## Supplied data
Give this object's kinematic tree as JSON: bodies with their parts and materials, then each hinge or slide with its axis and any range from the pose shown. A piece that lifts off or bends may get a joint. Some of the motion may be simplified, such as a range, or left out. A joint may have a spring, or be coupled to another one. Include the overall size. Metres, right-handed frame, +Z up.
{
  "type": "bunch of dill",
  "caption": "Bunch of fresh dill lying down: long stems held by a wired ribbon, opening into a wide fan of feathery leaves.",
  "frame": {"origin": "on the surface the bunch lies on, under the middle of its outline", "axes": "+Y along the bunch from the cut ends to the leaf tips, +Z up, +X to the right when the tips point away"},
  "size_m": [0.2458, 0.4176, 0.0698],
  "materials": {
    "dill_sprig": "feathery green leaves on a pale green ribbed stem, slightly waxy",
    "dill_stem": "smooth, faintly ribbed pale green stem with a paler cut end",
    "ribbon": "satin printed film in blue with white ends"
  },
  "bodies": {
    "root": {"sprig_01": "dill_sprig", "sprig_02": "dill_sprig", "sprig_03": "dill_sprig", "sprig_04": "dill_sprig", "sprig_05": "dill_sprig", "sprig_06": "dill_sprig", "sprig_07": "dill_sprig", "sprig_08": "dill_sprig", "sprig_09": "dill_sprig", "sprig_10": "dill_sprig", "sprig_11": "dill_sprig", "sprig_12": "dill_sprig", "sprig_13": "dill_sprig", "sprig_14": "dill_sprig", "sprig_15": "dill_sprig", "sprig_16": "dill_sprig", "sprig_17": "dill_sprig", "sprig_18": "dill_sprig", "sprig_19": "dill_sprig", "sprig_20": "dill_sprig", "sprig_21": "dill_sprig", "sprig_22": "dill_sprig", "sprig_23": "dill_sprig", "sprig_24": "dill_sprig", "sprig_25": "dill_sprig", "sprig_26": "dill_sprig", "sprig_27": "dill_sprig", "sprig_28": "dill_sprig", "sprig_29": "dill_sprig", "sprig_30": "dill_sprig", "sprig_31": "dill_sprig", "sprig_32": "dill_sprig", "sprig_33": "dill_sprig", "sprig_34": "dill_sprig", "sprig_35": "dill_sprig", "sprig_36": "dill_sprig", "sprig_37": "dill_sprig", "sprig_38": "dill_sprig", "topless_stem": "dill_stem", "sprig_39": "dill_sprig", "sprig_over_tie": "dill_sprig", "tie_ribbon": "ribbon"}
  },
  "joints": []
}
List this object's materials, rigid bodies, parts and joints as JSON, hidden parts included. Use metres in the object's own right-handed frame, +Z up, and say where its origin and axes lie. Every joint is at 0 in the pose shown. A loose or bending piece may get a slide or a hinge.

## What is asked
Exactly how many lines in the data above contain the word "joints"? Respond with the number and nothing more.

## Task result
2